Directors’_&_Secretaries’_Interests_in_Shares_&_Debentures_Of_Irish_Private_CompaniesThe Obligation To Notify 

Section 53 of the Companies Act 1990 (“the 1990 Act”) imposes an obligation on the directors and secretary of any Irish private company to notify the company of any interests held by them in shares or debentures of:

  • The company;

  • A subsidiary of the company; or

  • A parent of the company. 

Specifically, the director or secretary is obliged to notify the company, at the date of commencement of the section or on assuming the role of director or secretary, of:

  1. The subsistence of their interests at the relevant time; and

  2. The number of shares of each class in, and the amount of debentures of, each class of the company or the subsidiary or parent company. 

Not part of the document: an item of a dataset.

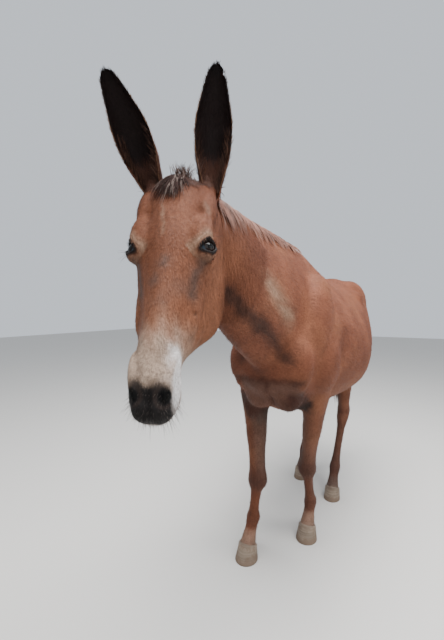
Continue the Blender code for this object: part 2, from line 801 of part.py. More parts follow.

Existing Directors Obligations 

Further, a director or secretary of an Irish private company is obliged to notify the company of the occurrence of any of the events set out in section 53(2) of the 1990 Act which are:

  1. Any event in consequence of which the director or secretary becomes, or ceases to be interested in shares in, or debentures of, the company or any other body corporate being the company's subsidiary or holding company or a subsidiary of the company's holding company;

  2. The entering into by him of a contract to sell any shares or debentures;

  3. The assignment by him of a right granted to him by the company to subscribe for shares in, or the debentures of, the company; and

  4. The grant to him by another body corporate, being the company's subsidiary or holding company or a subsidiary of the company's holding company, of a right to subscribe for shares in, or debentures of, that other body corporate, the exercise of such a right granted to him and the assignment by him of such a right so granted; stating the number of amount or class, of shares or debentures involved.

Persons affected by section 53 are obliged to notify the company within 5 days of their becoming aware of  obligations. The sanction for failure to comply with the requirements or notify within the prescribed time is that no right or interest of any kind in respect of the shares or debentures is enforceable by legal proceedings. A person who fails to comply with section 53 without reasonable excuse is guilty of an offence. 

Obligation On The Irish Private Company 

In addition to the requirement that notice be given to the company, there is an obligation on the company itself to keep a register of information received from relevant persons and, whenever the company grants to a director or secretary a right to subscribe for shares in, or debentures of, the company. The following information must be included in the register:

  • The date on which the right was granted;

  • The period during which or time at which it is exercisable;

  • The consideration for the grant, if any; and

  • The description of shares or debentures involved and the number or amount thereof and the price to be paid therefor.

If a company fails to keep a register in the manner required by the 1990 Act, the company and any officer involved is guilty of an offence and is liable to a fine.

Failure To Notify

The law pertaining to the disclosure of interests in private companies incorporated in Ireland is complex and must be strictly adhered to.

Failure to notify the company where required can result in serious consequences for the person concerned, including an inability to enforce rights in relation to the shares in subsequent legal proceedings and criminal prosecution.